PROBLEM DETAILS: Restate verbatim the lines between the one holding "for name, shape" and the one holding "obj.parent = None", both included, and no others.

— begin —

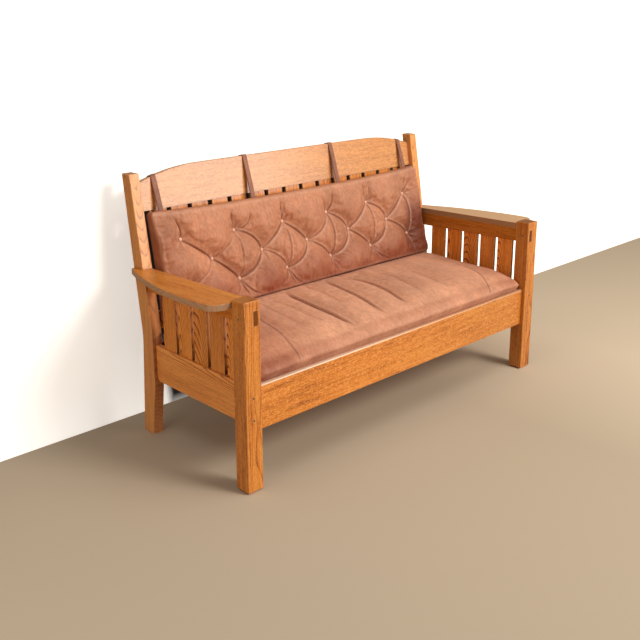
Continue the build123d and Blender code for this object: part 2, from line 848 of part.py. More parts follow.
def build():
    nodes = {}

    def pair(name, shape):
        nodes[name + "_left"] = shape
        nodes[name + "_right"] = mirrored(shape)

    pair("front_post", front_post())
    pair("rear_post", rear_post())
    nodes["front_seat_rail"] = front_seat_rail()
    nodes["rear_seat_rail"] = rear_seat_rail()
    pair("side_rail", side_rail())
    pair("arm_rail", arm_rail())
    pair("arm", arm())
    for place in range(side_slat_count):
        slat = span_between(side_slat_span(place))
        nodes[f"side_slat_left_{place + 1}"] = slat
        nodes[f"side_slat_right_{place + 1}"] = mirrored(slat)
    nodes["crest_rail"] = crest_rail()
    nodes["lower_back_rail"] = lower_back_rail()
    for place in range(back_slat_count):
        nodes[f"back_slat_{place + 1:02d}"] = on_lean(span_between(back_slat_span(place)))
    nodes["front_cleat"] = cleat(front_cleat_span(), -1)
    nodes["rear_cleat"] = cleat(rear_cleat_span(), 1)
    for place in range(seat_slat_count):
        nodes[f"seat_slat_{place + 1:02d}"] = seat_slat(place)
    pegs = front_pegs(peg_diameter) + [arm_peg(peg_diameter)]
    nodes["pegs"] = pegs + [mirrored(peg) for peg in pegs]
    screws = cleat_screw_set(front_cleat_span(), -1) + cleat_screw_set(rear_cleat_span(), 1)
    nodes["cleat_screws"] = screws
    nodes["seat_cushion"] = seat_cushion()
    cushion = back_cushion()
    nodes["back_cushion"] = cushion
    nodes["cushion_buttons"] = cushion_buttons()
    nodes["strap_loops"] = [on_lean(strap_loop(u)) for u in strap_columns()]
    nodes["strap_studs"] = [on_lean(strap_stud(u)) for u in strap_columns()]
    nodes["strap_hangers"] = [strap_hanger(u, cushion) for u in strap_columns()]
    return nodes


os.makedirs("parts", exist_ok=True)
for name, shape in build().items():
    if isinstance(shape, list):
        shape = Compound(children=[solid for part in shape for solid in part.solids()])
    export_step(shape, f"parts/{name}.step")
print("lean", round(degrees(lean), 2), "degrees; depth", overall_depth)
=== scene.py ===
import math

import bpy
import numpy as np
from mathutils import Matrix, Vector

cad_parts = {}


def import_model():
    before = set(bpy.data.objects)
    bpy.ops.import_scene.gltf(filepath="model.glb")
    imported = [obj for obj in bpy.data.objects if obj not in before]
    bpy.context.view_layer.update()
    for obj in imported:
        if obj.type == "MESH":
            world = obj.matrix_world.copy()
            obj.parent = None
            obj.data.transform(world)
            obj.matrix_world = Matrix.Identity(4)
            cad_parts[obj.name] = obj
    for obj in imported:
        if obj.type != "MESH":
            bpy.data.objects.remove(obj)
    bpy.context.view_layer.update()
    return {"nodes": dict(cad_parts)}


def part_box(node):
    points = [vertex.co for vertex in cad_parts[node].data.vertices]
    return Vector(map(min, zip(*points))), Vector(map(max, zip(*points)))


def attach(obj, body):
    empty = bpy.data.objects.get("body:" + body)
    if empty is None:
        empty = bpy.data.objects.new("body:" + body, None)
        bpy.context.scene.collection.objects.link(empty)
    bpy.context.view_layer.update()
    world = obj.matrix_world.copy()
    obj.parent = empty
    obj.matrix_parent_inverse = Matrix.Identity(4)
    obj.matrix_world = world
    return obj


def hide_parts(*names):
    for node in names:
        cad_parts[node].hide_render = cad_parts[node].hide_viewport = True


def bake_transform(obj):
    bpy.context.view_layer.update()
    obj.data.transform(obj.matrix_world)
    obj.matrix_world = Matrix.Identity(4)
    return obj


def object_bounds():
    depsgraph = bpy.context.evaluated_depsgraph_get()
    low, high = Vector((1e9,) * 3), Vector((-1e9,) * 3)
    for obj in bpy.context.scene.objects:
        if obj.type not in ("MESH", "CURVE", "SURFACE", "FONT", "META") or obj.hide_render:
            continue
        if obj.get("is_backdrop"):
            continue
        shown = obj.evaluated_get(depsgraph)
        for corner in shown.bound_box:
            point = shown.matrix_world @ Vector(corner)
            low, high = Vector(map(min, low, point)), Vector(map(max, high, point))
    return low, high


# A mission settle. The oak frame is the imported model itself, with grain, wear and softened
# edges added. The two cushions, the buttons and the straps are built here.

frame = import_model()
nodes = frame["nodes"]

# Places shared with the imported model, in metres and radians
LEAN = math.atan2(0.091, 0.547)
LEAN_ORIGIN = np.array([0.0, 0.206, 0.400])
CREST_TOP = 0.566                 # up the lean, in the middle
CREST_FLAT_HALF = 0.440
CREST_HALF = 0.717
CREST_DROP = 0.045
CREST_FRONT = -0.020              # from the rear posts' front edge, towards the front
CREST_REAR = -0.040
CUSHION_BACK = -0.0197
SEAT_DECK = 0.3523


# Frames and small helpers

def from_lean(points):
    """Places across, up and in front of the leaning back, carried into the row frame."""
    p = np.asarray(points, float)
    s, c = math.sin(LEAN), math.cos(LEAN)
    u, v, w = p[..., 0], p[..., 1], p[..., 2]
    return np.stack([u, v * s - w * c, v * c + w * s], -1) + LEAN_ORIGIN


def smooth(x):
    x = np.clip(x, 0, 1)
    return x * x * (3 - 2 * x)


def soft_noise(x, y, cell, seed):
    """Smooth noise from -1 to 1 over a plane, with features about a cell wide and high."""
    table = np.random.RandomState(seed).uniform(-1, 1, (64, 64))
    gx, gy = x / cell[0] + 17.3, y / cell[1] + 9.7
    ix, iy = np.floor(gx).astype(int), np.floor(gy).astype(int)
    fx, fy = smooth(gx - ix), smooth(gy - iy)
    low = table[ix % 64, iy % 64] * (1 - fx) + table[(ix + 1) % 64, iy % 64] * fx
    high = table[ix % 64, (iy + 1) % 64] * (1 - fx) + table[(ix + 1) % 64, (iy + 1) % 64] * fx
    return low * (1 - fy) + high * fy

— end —

COMPLETED EXERCISE:
for name, shape in build().items():
    if isinstance(shape, list):
        shape = Compound(children=[solid for part in shape for solid in part.solids()])
    export_step(shape, f"parts/{name}.step")
print("lean", round(degrees(lean), 2), "degrees; depth", overall_depth)
=== scene.py ===
import math

import bpy
import numpy as np
from mathutils import Matrix, Vector

cad_parts = {}


def import_model():
    before = set(bpy.data.objects)
    bpy.ops.import_scene.gltf(filepath="model.glb")
    imported = [obj for obj in bpy.data.objects if obj not in before]
    bpy.context.view_layer.update()
    for obj in imported:
        if obj.type == "MESH":
            world = obj.matrix_world.copy()
            obj.parent = None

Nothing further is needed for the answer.